• **What you will do**
Write out all of the data without omission, exactly as shown.

• **Recorded information**
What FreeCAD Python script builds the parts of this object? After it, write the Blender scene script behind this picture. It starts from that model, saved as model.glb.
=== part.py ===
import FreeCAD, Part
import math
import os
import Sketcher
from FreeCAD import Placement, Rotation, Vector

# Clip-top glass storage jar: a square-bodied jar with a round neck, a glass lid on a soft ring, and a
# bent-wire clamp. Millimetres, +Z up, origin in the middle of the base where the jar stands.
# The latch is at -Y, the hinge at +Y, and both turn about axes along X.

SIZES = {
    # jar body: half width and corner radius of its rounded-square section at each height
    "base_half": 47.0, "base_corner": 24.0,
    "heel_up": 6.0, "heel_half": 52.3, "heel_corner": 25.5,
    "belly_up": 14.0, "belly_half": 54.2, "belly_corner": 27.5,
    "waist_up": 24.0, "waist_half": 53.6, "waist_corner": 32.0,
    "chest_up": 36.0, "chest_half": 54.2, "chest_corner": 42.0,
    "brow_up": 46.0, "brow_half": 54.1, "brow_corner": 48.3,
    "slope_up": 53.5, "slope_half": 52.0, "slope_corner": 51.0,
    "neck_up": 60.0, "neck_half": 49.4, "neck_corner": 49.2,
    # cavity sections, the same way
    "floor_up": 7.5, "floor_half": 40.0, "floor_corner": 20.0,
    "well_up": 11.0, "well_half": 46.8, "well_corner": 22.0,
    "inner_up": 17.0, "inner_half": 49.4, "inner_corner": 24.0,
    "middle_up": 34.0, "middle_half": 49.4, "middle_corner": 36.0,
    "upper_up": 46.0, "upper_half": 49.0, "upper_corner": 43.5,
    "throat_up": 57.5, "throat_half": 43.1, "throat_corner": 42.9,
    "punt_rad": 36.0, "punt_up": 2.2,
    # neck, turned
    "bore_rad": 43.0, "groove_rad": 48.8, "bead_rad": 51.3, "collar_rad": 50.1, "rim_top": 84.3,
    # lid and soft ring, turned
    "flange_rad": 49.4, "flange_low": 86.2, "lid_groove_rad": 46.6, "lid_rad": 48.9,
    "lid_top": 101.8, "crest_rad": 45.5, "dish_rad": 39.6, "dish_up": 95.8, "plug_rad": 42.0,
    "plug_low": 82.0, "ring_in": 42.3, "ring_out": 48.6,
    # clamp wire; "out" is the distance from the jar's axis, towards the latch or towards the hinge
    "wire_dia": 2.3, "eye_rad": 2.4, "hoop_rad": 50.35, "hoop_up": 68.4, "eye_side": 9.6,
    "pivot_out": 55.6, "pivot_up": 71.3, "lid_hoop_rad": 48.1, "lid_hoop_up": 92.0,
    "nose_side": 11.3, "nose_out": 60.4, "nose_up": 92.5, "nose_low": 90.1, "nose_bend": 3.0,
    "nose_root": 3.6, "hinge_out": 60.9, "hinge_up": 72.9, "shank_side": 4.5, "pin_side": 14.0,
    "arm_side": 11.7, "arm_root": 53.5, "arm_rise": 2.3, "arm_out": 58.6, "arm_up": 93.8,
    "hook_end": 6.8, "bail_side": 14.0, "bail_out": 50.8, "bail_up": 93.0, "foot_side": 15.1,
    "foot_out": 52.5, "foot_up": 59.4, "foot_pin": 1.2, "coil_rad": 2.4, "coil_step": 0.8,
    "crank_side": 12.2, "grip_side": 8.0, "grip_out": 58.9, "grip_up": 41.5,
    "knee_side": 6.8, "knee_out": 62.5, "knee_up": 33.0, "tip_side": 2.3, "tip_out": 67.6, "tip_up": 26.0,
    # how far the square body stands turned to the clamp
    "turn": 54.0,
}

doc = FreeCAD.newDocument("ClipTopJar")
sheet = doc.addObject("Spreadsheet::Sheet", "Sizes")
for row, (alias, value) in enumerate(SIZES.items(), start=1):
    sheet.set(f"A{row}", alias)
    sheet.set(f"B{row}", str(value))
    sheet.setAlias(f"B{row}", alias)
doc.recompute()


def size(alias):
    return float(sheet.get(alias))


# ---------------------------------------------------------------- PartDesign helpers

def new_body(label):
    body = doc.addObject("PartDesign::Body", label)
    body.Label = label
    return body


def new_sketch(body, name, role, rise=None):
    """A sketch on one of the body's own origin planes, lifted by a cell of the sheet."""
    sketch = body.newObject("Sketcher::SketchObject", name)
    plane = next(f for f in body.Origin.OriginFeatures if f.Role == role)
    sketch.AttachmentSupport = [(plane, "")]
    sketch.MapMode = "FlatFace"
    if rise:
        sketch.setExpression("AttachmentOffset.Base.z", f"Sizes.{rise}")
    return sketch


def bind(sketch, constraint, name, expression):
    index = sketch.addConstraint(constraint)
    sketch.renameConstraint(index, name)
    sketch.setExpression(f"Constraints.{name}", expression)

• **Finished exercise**
What FreeCAD Python script builds the parts of this object? After it, write the Blender scene script behind this picture. It starts from that model, saved as model.glb.
=== part.py ===
import FreeCAD, Part
import math
import os
import Sketcher
from FreeCAD import Placement, Rotation, Vector

# Clip-top glass storage jar: a square-bodied jar with a round neck, a glass lid on a soft ring, and a
# bent-wire clamp. Millimetres, +Z up, origin in the middle of the base where the jar stands.
# The latch is at -Y, the hinge at +Y, and both turn about axes along X.

SIZES = {
    # jar body: half width and corner radius of its rounded-square section at each height
    "base_half": 47.0, "base_corner": 24.0,
    "heel_up": 6.0, "heel_half": 52.3, "heel_corner": 25.5,
    "belly_up": 14.0, "belly_half": 54.2, "belly_corner": 27.5,
    "waist_up": 24.0, "waist_half": 53.6, "waist_corner": 32.0,
    "chest_up": 36.0, "chest_half": 54.2, "chest_corner": 42.0,
    "brow_up": 46.0, "brow_half": 54.1, "brow_corner": 48.3,
    "slope_up": 53.5, "slope_half": 52.0, "slope_corner": 51.0,
    "neck_up": 60.0, "neck_half": 49.4, "neck_corner": 49.2,
    # cavity sections, the same way
    "floor_up": 7.5, "floor_half": 40.0, "floor_corner": 20.0,
    "well_up": 11.0, "well_half": 46.8, "well_corner": 22.0,
    "inner_up": 17.0, "inner_half": 49.4, "inner_corner": 24.0,
    "middle_up": 34.0, "middle_half": 49.4, "middle_corner": 36.0,
    "upper_up": 46.0, "upper_half": 49.0, "upper_corner": 43.5,
    "throat_up": 57.5, "throat_half": 43.1, "throat_corner": 42.9,
    "punt_rad": 36.0, "punt_up": 2.2,
    # neck, turned
    "bore_rad": 43.0, "groove_rad": 48.8, "bead_rad": 51.3, "collar_rad": 50.1, "rim_top": 84.3,
    # lid and soft ring, turned
    "flange_rad": 49.4, "flange_low": 86.2, "lid_groove_rad": 46.6, "lid_rad": 48.9,
    "lid_top": 101.8, "crest_rad": 45.5, "dish_rad": 39.6, "dish_up": 95.8, "plug_rad": 42.0,
    "plug_low": 82.0, "ring_in": 42.3, "ring_out": 48.6,
    # clamp wire; "out" is the distance from the jar's axis, towards the latch or towards the hinge
    "wire_dia": 2.3, "eye_rad": 2.4, "hoop_rad": 50.35, "hoop_up": 68.4, "eye_side": 9.6,
    "pivot_out": 55.6, "pivot_up": 71.3, "lid_hoop_rad": 48.1, "lid_hoop_up": 92.0,
    "nose_side": 11.3, "nose_out": 60.4, "nose_up": 92.5, "nose_low": 90.1, "nose_bend": 3.0,
    "nose_root": 3.6, "hinge_out": 60.9, "hinge_up": 72.9, "shank_side": 4.5, "pin_side": 14.0,
    "arm_side": 11.7, "arm_root": 53.5, "arm_rise": 2.3, "arm_out": 58.6, "arm_up": 93.8,
    "hook_end": 6.8, "bail_side": 14.0, "bail_out": 50.8, "bail_up": 93.0, "foot_side": 15.1,
    "foot_out": 52.5, "foot_up": 59.4, "foot_pin": 1.2, "coil_rad": 2.4, "coil_step": 0.8,
    "crank_side": 12.2, "grip_side": 8.0, "grip_out": 58.9, "grip_up": 41.5,
    "knee_side": 6.8, "knee_out": 62.5, "knee_up": 33.0, "tip_side": 2.3, "tip_out": 67.6, "tip_up": 26.0,
    # how far the square body stands turned to the clamp
    "turn": 54.0,
}

doc = FreeCAD.newDocument("ClipTopJar")
sheet = doc.addObject("Spreadsheet::Sheet", "Sizes")
for row, (alias, value) in enumerate(SIZES.items(), start=1):
    sheet.set(f"A{row}", alias)
    sheet.set(f"B{row}", str(value))
    sheet.setAlias(f"B{row}", alias)
doc.recompute()


def size(alias):
    return float(sheet.get(alias))


# ---------------------------------------------------------------- PartDesign helpers

def new_body(label):
    body = doc.addObject("PartDesign::Body", label)
    body.Label = label
    return body


def new_sketch(body, name, role, rise=None):
    """A sketch on one of the body's own origin planes, lifted by a cell of the sheet."""
    sketch = body.newObject("Sketcher::SketchObject", name)
    plane = next(f for f in body.Origin.OriginFeatures if f.Role == role)
    sketch.AttachmentSupport = [(plane, "")]
    sketch.MapMode = "FlatFace"
    if rise:
        sketch.setExpression("AttachmentOffset.Base.z", f"Sizes.{rise}")
    return sketch


def bind(sketch, constraint, name, expression):
    index = sketch.addConstraint(constraint)
    sketch.renameConstraint(index, name)
    sketch.setExpression(f"Constraints.{name}", expression)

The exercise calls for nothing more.